──────── Data rows ────────
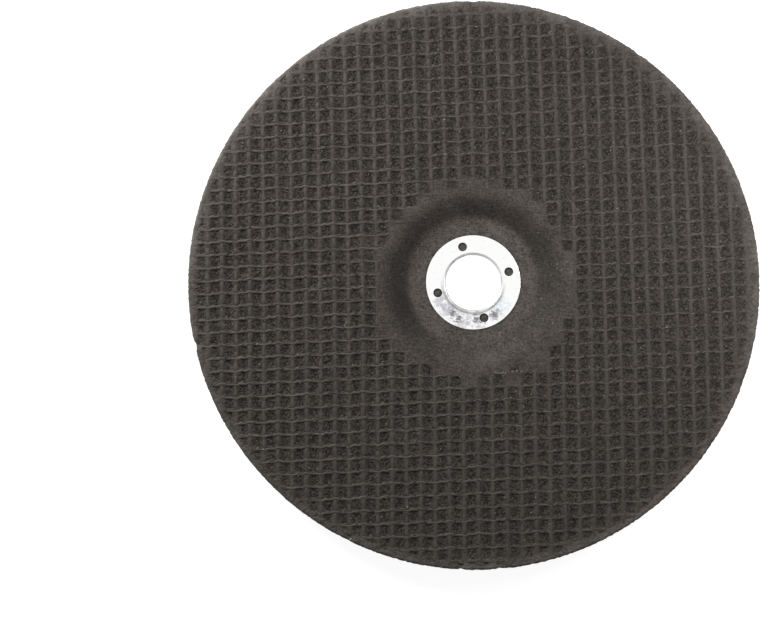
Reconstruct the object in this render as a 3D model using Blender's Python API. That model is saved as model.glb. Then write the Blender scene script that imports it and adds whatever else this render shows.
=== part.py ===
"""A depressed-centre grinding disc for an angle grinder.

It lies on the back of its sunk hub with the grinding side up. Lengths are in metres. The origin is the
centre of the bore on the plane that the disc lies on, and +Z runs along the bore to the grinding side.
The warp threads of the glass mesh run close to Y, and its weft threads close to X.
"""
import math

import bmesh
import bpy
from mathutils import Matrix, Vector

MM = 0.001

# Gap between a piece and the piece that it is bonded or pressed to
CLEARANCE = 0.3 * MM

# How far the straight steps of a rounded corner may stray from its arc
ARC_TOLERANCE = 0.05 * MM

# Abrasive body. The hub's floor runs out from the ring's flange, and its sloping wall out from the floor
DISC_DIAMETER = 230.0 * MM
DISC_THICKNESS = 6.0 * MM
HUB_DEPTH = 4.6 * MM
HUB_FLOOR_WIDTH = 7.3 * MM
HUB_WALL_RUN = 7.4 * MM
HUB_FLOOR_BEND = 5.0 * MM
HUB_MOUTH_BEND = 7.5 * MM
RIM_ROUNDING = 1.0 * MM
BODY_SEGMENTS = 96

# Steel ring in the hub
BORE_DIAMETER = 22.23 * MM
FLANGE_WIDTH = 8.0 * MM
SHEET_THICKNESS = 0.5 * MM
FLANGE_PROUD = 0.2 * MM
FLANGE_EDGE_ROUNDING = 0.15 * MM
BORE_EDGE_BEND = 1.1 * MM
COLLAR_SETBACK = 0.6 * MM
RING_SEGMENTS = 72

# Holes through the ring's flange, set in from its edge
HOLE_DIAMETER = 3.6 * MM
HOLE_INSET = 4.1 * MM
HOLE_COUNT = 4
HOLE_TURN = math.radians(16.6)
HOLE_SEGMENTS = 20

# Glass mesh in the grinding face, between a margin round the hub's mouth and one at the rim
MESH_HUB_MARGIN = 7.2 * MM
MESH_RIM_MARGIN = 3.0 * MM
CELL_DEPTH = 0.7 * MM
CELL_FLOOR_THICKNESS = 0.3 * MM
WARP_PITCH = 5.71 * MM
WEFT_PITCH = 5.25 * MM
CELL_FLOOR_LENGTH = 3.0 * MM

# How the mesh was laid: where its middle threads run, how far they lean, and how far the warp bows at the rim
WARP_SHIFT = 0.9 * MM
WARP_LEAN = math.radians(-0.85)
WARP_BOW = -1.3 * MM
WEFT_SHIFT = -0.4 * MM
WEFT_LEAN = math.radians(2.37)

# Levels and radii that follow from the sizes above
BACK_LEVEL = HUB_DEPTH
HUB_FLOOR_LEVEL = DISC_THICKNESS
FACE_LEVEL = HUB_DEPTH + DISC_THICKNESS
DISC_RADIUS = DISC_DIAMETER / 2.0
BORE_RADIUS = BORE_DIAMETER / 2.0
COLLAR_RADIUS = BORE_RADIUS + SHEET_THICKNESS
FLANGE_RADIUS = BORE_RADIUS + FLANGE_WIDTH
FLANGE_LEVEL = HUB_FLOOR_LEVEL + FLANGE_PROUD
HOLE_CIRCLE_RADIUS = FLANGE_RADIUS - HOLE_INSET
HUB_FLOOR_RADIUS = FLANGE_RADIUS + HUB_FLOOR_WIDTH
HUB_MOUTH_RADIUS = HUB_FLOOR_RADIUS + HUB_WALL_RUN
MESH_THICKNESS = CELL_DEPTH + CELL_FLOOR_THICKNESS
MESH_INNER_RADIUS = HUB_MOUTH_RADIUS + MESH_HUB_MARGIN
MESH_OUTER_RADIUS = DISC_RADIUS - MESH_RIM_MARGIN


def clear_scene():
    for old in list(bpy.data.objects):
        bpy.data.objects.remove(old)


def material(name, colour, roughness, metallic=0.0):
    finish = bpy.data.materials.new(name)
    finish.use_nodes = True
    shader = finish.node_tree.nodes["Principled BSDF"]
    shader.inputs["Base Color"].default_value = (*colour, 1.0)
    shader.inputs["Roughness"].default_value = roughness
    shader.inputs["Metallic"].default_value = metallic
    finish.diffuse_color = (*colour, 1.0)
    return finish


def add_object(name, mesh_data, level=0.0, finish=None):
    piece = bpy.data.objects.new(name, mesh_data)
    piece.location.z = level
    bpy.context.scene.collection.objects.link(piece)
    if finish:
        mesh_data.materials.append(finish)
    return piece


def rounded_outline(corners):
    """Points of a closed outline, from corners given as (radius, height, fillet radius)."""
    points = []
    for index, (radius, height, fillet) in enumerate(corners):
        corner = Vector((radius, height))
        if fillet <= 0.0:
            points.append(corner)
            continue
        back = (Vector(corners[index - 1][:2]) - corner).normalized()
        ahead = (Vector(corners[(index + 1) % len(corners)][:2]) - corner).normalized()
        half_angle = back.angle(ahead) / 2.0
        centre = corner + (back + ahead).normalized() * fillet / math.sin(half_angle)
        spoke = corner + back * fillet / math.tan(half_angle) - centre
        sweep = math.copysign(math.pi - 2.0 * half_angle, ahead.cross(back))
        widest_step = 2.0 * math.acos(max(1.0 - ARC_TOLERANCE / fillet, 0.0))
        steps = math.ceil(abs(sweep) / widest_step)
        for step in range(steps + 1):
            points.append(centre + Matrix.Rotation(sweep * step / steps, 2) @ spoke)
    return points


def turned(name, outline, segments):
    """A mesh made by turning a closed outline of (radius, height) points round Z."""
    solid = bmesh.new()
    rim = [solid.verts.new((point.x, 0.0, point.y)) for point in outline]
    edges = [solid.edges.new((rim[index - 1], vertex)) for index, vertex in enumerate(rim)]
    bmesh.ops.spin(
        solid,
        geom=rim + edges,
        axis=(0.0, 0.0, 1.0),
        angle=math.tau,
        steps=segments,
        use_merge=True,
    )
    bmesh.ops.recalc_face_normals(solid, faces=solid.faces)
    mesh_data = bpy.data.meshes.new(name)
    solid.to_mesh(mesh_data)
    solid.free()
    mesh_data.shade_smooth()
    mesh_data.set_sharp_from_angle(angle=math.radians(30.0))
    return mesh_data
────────
──────── Data rows ────────
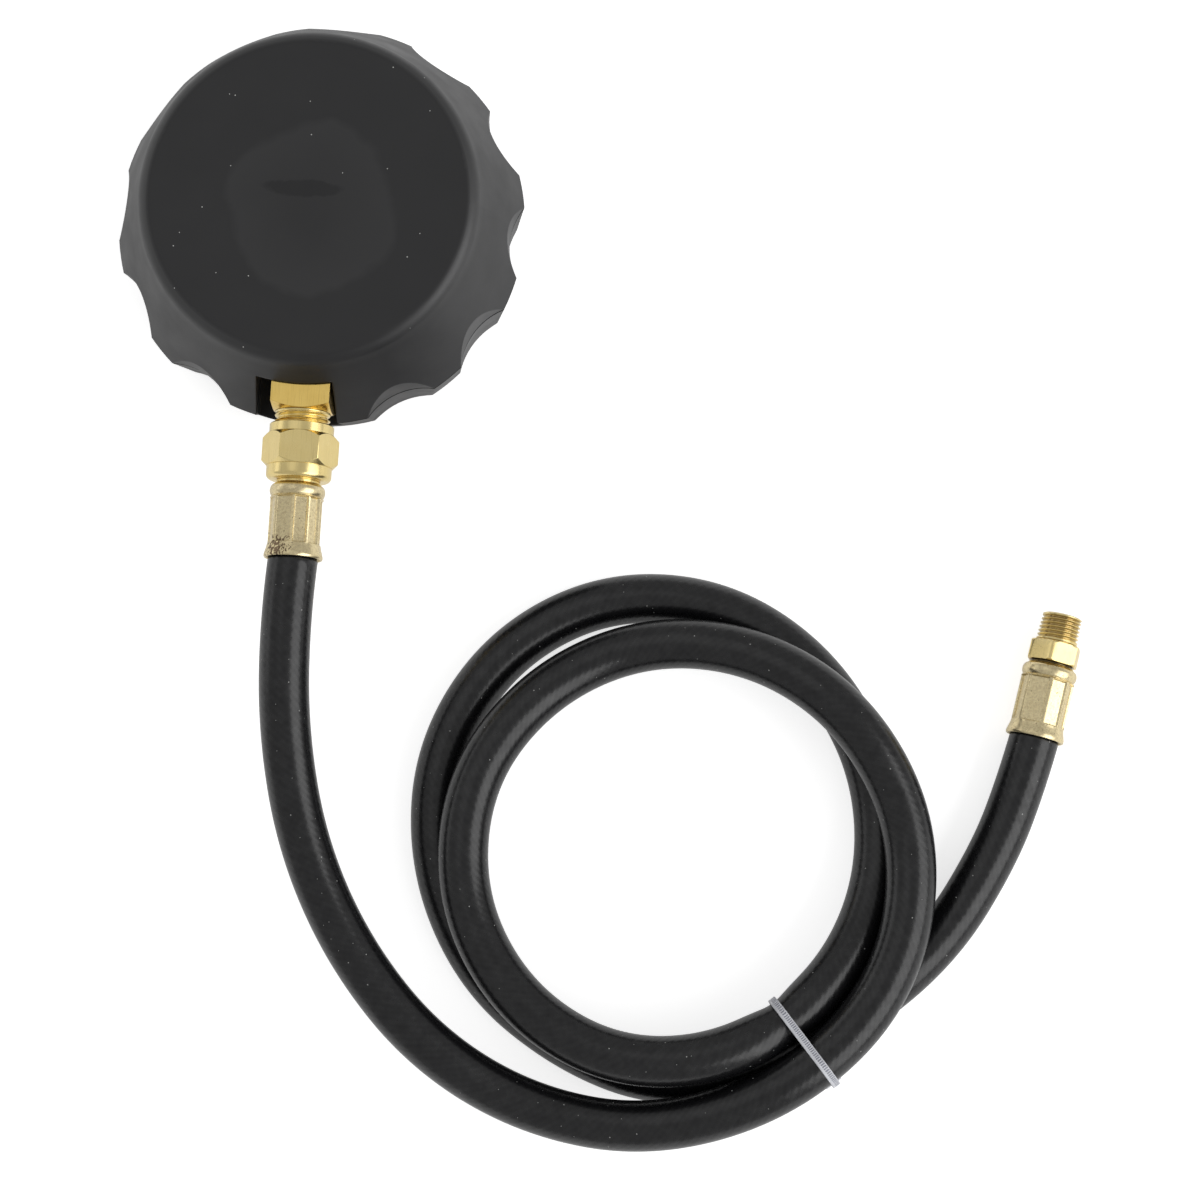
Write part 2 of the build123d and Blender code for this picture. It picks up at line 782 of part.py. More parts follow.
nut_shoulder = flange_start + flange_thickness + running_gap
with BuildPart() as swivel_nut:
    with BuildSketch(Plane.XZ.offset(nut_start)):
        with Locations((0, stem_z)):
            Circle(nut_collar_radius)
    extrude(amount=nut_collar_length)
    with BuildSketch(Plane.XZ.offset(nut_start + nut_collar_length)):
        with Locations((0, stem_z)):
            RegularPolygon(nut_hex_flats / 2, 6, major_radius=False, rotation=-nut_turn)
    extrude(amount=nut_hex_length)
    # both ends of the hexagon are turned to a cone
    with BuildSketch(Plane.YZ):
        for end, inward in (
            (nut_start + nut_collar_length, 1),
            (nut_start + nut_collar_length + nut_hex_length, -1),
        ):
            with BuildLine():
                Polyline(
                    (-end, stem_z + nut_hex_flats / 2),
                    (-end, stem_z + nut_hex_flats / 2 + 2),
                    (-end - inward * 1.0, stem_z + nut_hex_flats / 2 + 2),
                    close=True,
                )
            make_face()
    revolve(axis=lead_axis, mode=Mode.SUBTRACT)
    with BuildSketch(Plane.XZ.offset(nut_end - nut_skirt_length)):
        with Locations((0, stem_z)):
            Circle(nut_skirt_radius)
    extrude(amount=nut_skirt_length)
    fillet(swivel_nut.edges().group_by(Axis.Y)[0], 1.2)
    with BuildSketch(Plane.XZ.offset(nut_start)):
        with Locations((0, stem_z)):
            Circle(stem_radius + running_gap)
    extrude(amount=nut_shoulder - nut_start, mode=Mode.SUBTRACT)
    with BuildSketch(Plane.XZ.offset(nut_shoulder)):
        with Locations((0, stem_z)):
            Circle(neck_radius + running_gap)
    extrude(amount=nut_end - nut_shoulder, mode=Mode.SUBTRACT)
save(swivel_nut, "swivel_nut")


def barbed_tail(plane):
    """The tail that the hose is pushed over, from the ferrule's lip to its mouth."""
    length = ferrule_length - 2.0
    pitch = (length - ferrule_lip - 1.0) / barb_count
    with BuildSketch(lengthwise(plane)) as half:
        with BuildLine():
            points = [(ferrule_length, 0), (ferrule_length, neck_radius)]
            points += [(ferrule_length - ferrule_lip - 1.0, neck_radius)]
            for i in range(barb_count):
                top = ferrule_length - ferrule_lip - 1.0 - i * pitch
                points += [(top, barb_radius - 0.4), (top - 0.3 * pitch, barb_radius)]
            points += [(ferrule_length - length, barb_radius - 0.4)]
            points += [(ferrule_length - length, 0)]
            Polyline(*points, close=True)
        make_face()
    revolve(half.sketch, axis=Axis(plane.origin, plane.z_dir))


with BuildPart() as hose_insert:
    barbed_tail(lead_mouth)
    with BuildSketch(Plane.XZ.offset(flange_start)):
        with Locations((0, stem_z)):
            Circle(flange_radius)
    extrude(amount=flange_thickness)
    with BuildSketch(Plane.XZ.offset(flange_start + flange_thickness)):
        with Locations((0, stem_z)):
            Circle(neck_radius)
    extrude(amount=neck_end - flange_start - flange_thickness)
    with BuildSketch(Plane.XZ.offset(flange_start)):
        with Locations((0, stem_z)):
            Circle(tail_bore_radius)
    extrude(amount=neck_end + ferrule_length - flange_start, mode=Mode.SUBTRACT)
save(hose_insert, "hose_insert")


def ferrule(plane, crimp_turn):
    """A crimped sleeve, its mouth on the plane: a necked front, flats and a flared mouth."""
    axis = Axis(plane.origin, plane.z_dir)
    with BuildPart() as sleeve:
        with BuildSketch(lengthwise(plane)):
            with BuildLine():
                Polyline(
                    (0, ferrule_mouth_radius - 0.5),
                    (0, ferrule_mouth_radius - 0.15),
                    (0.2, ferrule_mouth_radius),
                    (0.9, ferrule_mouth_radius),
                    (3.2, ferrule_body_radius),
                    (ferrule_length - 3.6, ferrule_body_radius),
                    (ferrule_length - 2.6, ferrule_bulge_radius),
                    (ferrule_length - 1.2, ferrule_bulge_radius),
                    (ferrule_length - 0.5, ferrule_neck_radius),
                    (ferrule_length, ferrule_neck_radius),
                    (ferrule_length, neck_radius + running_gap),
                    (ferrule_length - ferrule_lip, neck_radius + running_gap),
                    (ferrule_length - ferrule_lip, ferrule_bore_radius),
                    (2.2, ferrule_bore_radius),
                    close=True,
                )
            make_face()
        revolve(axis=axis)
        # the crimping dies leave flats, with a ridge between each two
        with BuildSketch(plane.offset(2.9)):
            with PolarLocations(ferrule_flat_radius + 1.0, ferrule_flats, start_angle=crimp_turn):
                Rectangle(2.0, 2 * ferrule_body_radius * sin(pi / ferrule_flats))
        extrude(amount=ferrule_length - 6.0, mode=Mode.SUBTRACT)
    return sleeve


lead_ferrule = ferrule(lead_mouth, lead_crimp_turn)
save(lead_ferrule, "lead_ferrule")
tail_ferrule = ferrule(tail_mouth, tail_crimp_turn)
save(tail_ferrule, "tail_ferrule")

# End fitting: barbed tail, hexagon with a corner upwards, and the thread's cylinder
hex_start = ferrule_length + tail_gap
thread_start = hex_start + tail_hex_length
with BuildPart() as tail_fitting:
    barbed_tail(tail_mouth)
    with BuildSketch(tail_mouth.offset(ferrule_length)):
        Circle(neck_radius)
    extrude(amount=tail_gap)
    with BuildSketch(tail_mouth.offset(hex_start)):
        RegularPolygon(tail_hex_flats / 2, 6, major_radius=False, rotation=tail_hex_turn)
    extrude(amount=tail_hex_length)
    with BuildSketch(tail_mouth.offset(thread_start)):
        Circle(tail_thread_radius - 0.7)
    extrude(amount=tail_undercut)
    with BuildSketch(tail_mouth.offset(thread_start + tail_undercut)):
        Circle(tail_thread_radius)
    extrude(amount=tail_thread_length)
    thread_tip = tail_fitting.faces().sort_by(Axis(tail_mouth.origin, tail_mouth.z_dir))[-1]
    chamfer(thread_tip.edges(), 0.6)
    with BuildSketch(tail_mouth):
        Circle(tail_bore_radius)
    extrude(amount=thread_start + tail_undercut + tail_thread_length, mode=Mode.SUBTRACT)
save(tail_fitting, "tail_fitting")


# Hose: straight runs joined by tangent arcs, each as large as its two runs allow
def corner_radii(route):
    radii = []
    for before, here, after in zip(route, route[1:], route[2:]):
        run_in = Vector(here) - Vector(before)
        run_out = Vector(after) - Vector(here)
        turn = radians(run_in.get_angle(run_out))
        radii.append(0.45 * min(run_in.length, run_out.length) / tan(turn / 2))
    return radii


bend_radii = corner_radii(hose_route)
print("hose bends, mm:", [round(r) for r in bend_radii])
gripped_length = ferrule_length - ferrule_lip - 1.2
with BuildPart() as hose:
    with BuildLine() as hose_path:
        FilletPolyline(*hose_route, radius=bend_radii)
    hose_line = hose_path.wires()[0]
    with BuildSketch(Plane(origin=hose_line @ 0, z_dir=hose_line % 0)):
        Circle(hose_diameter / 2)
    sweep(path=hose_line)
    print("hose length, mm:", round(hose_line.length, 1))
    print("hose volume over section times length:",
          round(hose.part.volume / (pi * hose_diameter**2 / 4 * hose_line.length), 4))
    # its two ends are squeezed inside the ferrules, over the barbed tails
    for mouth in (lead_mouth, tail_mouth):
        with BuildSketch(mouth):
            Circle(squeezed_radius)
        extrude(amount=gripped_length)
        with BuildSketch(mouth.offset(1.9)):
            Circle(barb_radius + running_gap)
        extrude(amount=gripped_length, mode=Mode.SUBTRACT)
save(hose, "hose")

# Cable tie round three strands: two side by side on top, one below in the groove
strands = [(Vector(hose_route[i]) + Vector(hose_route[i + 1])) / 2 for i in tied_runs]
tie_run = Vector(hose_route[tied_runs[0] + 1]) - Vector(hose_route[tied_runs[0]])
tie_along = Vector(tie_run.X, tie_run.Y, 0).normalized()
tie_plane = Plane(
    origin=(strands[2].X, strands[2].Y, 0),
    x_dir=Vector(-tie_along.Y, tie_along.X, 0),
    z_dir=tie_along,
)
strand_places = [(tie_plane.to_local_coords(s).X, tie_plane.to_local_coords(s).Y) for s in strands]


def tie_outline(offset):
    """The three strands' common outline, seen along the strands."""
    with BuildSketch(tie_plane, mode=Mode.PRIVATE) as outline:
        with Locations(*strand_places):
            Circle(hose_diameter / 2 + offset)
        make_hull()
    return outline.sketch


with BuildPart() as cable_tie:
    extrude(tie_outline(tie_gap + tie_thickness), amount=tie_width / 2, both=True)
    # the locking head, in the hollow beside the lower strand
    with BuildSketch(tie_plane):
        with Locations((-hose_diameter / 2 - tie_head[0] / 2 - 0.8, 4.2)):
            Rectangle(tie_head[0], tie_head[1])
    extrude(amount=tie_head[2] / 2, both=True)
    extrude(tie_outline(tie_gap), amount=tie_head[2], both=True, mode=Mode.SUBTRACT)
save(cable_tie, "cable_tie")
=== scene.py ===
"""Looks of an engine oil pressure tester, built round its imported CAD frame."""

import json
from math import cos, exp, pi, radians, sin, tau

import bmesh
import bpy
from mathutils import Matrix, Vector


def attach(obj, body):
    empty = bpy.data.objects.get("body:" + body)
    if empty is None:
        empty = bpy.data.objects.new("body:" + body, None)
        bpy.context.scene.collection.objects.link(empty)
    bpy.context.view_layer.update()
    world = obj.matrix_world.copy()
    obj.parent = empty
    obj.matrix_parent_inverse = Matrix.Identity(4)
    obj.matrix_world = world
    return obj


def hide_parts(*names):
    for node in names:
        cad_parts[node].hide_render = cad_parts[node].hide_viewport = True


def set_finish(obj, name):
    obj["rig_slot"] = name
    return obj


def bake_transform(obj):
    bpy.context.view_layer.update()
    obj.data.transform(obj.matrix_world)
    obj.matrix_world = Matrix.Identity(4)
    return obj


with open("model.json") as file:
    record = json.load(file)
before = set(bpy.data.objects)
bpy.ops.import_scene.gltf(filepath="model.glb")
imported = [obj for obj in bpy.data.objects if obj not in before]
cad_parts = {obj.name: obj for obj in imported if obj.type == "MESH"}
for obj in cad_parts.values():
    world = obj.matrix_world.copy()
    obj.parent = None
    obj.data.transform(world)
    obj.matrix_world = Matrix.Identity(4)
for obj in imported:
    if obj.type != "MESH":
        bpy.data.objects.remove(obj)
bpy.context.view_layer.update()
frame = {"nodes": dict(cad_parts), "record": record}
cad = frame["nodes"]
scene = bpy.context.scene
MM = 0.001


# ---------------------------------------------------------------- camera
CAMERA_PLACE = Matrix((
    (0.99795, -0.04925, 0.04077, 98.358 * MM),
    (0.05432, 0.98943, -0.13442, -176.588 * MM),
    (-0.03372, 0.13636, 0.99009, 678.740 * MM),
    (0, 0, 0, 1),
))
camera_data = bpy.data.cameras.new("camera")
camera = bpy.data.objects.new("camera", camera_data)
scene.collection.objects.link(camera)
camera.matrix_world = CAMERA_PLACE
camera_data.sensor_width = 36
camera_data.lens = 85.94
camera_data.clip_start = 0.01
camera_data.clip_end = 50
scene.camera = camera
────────
What to do: Each line from the one containing "Reconstruct the object" through the one containing "import math" must be retyped exactly, the first and last of these included.

Task solution:
Reconstruct the object in this render as a 3D model using Blender's Python API. That model is saved as model.glb. Then write the Blender scene script that imports it and adds whatever else this render shows.
=== part.py ===
"""A depressed-centre grinding disc for an angle grinder.

It lies on the back of its sunk hub with the grinding side up. Lengths are in metres. The origin is the
centre of the bore on the plane that the disc lies on, and +Z runs along the bore to the grinding side.
The warp threads of the glass mesh run close to Y, and its weft threads close to X.
"""
import math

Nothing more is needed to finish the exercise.